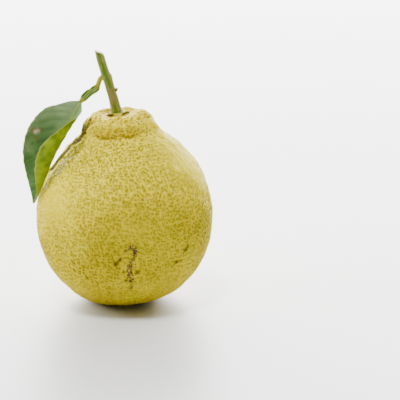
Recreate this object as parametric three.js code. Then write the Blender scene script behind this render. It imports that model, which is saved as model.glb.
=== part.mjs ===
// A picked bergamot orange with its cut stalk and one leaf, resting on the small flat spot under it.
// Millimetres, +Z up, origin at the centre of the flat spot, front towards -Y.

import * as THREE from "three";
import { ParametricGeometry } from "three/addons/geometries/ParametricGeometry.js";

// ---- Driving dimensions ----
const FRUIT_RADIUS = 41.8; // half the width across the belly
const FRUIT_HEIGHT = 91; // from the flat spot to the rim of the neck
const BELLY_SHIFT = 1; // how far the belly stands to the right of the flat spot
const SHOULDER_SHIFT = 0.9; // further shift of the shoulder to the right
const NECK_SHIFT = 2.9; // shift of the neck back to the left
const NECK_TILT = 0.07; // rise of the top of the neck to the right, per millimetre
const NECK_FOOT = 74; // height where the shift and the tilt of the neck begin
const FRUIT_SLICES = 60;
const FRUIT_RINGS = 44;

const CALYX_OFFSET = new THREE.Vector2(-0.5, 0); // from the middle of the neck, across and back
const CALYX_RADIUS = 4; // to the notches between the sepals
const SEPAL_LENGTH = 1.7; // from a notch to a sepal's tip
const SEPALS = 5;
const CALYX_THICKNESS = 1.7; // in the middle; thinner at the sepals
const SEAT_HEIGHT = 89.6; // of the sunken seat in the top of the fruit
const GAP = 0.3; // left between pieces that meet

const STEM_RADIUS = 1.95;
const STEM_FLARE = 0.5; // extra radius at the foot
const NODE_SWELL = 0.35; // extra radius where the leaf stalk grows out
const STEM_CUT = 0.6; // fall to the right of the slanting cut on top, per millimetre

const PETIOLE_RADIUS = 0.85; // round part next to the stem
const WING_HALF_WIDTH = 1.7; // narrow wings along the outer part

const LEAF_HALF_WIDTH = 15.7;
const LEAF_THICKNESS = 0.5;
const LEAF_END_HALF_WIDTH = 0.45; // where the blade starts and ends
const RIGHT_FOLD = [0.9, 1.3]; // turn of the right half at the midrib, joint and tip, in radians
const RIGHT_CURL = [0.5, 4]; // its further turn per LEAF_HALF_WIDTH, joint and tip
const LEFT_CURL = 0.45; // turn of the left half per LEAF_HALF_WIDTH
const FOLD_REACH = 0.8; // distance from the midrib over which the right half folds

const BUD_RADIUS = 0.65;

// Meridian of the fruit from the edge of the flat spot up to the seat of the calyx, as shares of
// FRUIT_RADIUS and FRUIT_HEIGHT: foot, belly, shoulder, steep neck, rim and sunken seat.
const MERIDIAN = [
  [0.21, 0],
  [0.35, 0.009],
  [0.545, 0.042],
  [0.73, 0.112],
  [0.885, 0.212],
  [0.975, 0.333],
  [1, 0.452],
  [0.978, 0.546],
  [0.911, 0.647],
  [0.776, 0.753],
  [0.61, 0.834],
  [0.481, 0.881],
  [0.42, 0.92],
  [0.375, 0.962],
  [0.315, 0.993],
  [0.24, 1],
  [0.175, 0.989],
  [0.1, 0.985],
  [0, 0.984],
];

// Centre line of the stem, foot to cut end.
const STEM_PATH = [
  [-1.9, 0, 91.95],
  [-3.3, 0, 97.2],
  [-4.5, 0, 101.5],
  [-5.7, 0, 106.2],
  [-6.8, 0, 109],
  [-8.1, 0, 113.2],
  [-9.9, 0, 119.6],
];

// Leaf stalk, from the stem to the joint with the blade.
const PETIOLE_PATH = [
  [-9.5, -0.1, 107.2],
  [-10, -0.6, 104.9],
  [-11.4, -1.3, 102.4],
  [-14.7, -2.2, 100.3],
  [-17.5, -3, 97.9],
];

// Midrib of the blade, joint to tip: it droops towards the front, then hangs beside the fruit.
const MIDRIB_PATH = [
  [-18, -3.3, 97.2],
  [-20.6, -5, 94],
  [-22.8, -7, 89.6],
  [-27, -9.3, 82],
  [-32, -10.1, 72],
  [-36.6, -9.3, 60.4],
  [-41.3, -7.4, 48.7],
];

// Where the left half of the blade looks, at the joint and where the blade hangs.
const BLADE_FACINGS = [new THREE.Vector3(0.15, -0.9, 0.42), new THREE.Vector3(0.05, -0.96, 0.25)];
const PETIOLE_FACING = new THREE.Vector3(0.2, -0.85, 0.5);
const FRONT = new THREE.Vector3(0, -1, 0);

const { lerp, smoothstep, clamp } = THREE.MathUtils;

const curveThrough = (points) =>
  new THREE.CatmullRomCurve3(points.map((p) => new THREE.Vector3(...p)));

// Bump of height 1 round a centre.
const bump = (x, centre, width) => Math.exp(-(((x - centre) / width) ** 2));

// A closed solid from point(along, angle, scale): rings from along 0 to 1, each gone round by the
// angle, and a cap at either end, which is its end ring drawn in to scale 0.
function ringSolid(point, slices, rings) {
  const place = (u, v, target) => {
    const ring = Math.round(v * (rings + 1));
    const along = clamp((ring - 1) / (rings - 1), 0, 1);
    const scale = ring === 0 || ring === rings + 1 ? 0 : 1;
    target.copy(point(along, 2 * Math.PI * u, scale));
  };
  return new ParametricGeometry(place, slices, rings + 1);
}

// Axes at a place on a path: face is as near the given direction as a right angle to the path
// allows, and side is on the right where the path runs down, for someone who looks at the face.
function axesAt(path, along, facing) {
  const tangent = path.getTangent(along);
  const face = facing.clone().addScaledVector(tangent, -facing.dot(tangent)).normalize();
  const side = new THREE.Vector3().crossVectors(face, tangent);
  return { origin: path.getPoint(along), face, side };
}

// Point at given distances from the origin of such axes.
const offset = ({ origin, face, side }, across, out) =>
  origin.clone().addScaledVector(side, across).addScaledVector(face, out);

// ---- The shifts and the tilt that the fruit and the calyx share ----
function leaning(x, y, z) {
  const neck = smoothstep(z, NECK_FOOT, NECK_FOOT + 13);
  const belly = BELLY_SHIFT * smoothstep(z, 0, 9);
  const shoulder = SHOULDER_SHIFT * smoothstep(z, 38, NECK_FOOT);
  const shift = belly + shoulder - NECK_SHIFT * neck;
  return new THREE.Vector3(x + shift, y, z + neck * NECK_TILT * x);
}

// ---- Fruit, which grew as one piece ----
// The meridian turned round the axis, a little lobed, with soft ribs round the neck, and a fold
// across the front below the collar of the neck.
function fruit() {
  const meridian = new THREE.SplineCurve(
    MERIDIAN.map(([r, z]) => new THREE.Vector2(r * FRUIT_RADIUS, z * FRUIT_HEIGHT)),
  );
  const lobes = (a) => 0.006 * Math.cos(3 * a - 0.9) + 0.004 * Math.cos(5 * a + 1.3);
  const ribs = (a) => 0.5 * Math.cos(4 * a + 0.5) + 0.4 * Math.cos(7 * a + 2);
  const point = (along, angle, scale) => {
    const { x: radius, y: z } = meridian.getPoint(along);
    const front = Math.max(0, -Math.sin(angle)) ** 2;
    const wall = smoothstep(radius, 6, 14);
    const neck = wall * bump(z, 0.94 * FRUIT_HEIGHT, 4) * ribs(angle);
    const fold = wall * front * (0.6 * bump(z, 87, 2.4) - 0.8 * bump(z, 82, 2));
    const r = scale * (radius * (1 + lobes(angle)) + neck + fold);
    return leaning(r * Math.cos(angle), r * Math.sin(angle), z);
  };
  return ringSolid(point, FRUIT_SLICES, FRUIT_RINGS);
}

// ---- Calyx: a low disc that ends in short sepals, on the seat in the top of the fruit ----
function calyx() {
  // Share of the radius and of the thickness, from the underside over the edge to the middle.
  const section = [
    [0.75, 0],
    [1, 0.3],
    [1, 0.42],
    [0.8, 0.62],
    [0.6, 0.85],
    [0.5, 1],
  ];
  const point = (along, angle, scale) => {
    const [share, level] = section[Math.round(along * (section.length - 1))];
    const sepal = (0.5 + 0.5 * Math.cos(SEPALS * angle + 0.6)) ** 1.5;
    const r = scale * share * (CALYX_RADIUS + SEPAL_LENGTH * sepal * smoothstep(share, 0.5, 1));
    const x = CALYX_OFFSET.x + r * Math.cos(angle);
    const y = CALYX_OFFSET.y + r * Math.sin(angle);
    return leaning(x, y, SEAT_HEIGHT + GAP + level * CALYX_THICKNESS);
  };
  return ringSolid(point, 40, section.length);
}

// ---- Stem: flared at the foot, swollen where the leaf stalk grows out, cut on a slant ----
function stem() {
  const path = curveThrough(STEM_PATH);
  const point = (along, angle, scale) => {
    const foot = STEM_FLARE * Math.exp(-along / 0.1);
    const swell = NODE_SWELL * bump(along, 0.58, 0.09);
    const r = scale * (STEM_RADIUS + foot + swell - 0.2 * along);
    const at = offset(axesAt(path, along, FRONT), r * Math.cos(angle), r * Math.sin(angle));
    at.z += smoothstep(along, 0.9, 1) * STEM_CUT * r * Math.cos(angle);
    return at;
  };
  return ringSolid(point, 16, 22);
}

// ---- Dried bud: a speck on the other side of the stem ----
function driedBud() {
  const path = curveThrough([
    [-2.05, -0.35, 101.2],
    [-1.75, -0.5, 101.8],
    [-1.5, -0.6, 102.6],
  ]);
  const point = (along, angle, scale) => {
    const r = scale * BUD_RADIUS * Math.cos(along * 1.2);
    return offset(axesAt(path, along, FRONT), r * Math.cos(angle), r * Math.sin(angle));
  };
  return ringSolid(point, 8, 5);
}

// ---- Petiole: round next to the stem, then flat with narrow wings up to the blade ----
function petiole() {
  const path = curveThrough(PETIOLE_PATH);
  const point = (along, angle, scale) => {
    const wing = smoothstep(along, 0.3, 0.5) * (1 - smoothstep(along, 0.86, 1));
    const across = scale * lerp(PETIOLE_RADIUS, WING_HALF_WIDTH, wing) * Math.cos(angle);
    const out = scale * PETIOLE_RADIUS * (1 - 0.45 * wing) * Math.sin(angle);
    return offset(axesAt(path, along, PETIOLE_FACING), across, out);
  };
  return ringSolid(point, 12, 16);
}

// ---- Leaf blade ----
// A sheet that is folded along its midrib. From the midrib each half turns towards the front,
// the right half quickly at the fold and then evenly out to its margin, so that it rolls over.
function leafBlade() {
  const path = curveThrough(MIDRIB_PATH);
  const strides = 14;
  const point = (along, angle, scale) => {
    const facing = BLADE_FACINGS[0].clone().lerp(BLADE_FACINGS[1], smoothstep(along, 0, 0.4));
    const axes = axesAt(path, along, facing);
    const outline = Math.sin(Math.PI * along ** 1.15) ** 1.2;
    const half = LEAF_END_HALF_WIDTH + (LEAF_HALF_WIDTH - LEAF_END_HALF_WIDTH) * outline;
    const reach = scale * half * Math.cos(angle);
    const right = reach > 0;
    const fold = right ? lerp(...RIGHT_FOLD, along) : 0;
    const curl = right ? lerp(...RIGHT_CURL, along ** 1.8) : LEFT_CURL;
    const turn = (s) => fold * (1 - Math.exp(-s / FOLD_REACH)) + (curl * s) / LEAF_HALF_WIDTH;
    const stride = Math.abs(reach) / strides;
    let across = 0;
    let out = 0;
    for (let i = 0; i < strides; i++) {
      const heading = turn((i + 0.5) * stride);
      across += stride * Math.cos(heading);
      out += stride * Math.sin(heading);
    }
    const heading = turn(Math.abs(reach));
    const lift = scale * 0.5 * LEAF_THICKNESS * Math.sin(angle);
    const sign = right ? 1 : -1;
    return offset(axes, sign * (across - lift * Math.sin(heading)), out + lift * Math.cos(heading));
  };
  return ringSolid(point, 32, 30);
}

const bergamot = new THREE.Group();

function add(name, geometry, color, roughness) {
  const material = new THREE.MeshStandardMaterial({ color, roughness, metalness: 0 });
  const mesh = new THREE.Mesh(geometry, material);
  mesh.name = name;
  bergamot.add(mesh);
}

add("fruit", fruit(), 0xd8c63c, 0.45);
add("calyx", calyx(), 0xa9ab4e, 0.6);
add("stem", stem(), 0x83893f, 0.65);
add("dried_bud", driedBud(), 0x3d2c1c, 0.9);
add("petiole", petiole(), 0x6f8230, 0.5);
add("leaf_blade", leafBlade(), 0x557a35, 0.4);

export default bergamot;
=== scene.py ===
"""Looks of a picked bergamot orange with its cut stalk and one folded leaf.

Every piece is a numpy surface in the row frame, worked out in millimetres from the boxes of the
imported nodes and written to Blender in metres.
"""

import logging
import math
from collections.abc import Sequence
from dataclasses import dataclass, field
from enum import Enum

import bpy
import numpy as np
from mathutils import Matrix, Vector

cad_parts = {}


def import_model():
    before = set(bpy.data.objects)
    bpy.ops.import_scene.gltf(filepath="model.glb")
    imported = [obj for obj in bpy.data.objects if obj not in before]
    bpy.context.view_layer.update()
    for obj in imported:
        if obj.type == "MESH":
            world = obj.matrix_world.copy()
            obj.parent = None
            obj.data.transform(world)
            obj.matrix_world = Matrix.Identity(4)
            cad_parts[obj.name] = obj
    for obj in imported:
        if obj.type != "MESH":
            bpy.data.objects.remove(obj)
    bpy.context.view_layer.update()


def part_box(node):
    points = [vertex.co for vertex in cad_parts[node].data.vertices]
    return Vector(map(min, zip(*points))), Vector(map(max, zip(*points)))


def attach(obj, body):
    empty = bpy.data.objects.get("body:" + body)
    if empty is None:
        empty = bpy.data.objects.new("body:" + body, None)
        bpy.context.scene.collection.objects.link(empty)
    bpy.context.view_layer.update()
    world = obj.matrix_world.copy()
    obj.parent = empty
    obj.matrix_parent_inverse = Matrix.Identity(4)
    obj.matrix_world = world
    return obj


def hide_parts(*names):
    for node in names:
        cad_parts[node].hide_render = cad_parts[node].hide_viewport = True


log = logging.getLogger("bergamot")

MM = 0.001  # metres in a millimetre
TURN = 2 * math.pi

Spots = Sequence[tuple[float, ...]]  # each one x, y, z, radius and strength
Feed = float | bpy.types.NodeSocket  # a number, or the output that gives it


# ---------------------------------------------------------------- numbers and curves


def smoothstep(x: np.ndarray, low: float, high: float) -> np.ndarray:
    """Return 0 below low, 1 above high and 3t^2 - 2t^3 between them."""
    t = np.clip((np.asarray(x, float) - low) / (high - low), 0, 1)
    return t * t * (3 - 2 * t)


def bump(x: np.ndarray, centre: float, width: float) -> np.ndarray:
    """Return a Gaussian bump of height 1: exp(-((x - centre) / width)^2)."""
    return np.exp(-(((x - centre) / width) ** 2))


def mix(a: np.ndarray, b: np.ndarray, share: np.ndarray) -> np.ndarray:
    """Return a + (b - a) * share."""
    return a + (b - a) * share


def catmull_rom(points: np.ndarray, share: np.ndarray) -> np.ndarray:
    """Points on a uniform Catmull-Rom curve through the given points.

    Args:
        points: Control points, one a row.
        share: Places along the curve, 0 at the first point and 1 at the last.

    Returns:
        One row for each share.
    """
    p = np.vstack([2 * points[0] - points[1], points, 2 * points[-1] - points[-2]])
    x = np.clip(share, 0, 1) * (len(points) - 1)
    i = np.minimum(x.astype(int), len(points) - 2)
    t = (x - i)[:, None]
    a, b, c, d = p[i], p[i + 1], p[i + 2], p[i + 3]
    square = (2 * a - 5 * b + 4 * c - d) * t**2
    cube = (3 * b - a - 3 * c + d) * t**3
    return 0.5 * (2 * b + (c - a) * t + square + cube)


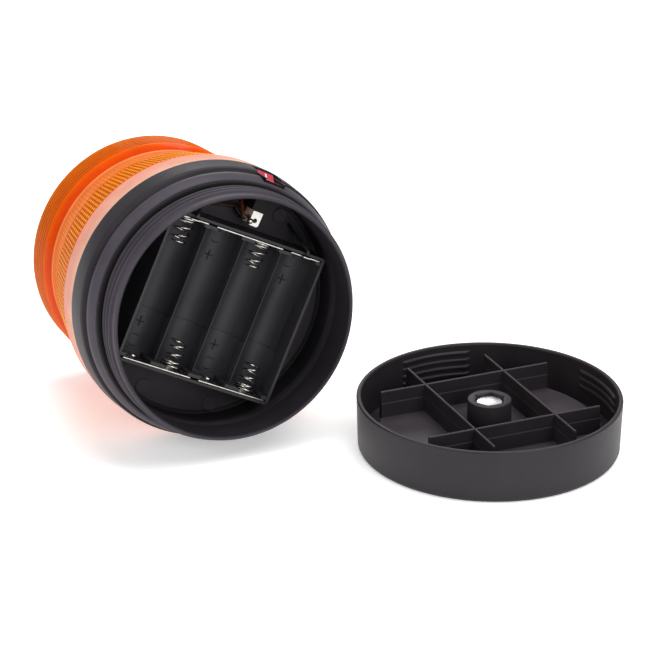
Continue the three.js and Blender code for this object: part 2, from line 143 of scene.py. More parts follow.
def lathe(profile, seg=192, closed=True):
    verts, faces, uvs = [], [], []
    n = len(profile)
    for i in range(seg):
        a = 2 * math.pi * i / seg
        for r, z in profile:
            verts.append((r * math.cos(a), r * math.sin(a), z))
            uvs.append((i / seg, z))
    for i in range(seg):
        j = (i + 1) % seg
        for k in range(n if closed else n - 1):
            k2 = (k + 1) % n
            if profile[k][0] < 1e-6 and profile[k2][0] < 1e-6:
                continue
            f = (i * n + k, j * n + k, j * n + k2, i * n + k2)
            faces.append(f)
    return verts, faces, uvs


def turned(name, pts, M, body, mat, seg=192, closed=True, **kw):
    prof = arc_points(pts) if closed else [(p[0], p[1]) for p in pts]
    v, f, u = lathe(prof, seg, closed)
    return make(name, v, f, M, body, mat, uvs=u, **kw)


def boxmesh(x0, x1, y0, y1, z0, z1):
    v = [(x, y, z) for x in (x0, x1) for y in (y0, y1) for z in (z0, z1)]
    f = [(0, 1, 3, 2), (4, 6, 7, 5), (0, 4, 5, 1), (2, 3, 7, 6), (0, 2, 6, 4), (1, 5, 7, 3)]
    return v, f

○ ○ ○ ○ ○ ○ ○

:: PROBLEM ::
Extract exactly and only the span of lines that begins at the line containing "function add(name, geometry, color, roughness)" and ends at the line containing "obj.parent = None".

:: RIGHT ANSWER ::
function add(name, geometry, color, roughness) {
  const material = new THREE.MeshStandardMaterial({ color, roughness, metalness: 0 });
  const mesh = new THREE.Mesh(geometry, material);
  mesh.name = name;
  bergamot.add(mesh);
}

add("fruit", fruit(), 0xd8c63c, 0.45);
add("calyx", calyx(), 0xa9ab4e, 0.6);
add("stem", stem(), 0x83893f, 0.65);
add("dried_bud", driedBud(), 0x3d2c1c, 0.9);
add("petiole", petiole(), 0x6f8230, 0.5);
add("leaf_blade", leafBlade(), 0x557a35, 0.4);

export default bergamot;
=== scene.py ===
"""Looks of a picked bergamot orange with its cut stalk and one folded leaf.

Every piece is a numpy surface in the row frame, worked out in millimetres from the boxes of the
imported nodes and written to Blender in metres.
"""

import logging
import math
from collections.abc import Sequence
from dataclasses import dataclass, field
from enum import Enum

import bpy
import numpy as np
from mathutils import Matrix, Vector

cad_parts = {}


def import_model():
    before = set(bpy.data.objects)
    bpy.ops.import_scene.gltf(filepath="model.glb")
    imported = [obj for obj in bpy.data.objects if obj not in before]
    bpy.context.view_layer.update()
    for obj in imported:
        if obj.type == "MESH":
            world = obj.matrix_world.copy()
            obj.parent = None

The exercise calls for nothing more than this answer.